In the last two years, I had stumbled into new sets of problems — ones that struck a chord on many levels. I had setup this blog for myself as a way to hold myself publicly accountable, but along the way got swept into the world of Lean Startups and joined in on the conversation. I was positively surprised by the reaction and encouragement I received and decided to explore further. I reluctantly started writing a book and, even more uncomfortably, started running workshops. Both were ways of uncovering and testing new problems worth solving.

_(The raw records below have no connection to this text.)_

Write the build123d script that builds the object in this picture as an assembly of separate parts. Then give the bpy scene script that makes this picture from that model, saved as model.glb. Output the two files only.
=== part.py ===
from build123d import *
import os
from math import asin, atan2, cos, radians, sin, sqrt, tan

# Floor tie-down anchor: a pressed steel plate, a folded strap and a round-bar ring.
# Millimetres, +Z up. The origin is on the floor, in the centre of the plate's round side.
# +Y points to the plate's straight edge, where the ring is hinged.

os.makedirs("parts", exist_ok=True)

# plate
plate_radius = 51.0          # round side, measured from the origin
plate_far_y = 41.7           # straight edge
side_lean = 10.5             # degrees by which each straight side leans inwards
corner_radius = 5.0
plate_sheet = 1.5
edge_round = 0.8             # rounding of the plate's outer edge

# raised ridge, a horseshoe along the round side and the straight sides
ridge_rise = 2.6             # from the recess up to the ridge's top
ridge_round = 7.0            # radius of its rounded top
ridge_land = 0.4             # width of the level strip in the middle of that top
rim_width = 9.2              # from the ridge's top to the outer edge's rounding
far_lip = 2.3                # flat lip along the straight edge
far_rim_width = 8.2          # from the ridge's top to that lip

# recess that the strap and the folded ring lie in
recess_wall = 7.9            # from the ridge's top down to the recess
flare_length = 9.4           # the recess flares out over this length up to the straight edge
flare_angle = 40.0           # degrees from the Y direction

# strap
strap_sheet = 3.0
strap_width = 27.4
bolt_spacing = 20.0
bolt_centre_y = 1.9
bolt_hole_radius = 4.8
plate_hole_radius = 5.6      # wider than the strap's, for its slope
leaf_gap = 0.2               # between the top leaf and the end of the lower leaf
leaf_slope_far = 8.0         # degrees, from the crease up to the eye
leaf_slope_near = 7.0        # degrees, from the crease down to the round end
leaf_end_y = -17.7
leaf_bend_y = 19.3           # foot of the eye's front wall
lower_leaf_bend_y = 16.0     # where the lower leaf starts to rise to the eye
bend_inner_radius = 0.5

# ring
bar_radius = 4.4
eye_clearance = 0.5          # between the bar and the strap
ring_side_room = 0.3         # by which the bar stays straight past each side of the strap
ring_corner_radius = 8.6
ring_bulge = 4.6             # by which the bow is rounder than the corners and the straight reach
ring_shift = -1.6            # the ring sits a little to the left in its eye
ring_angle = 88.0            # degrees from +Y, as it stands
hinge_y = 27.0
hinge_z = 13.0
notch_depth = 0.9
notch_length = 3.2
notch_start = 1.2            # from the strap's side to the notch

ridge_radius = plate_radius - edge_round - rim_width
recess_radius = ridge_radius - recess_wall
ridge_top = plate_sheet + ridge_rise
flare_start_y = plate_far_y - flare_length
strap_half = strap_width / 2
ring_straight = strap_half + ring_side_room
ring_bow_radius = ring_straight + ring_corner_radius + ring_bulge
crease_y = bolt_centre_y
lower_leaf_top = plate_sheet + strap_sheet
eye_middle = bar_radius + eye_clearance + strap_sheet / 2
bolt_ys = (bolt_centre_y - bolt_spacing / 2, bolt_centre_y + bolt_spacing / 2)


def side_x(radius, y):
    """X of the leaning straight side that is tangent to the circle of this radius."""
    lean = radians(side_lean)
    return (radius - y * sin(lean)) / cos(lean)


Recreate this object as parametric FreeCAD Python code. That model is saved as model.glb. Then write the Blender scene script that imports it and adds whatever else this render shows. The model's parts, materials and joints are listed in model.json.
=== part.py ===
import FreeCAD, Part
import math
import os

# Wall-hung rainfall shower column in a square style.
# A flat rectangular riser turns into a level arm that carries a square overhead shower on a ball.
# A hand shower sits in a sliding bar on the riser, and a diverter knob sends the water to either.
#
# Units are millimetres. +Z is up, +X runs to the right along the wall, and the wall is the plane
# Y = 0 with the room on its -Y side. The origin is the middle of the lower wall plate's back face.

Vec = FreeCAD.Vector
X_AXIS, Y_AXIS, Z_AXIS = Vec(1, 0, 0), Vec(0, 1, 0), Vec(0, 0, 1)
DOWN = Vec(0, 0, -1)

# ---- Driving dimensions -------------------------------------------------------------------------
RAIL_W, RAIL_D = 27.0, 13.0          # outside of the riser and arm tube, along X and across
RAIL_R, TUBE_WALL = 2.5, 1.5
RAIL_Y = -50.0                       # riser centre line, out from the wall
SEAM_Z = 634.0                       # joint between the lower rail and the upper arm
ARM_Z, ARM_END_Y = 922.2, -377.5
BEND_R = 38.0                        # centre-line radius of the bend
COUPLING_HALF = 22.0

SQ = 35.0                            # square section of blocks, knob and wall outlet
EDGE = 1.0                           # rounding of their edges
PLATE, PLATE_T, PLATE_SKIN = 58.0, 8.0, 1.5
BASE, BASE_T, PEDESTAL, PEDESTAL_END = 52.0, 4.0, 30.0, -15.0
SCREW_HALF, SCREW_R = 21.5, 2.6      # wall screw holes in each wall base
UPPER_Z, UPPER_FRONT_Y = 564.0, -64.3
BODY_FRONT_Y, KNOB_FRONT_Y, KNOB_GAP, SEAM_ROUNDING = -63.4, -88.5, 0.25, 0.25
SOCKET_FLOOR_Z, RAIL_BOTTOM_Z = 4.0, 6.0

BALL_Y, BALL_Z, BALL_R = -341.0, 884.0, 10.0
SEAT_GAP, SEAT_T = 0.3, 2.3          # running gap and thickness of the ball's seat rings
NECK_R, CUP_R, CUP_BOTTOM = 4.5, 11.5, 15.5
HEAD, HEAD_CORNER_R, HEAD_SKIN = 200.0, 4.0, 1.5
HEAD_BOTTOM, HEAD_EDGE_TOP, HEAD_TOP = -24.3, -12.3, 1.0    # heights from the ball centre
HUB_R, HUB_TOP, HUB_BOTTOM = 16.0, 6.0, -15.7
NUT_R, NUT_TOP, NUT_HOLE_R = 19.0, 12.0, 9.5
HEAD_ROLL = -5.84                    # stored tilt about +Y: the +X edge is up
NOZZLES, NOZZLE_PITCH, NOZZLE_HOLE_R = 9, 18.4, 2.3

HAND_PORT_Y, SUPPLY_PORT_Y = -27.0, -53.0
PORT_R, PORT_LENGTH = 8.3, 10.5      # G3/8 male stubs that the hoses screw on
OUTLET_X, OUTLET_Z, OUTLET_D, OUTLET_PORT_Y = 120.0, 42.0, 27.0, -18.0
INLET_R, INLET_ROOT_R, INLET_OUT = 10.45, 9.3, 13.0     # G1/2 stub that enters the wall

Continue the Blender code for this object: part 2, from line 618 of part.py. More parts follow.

When I saw enough dots connecting, I called up my first customer from Norway (Sverre Fjeldheim) and told him I was ready to sell the business. Within two weeks, we had a deal, and after a short period of a company transitioning, I started laying the groundwork for a new company: Spark59, with a mission of helping other startups raise their odds of success. No, I am not pivoting to become a consultant. I love building products too much and have found a way to combine that with writing, experimenting, teaching, and working with other entrepreneurs.
Lesson 3: Only having a passion for the solution is a problem.
There are many reasons people do a startup, many of which lead to successful businesses (and/or exits). I’m in this for the long haul. Startups can and do consume years of your life. You better make sure it’s worth the ride.
My new formula for starting a company is finding a problem worth solving (I also care about) for customers I love working with. Rather than rushing into building a single solution, in Lean Startup spirit, I prefer late-binding multiple iterations of a solution that are only refined further through positive reinforcement from customers.
“The only way to do great work is to love what you do. If you haven’t found it yet, keep looking. Don’t settle.”
- Steve Jobs
A good hack for doing this (codified with the help of Patrick Smith) is immersing yourself completely in a vertical (any vertical) you are passionate about and surrounding yourself with other passionate people. People inevitably have problems, and you (the entrepreneur) are wired to look for solutions.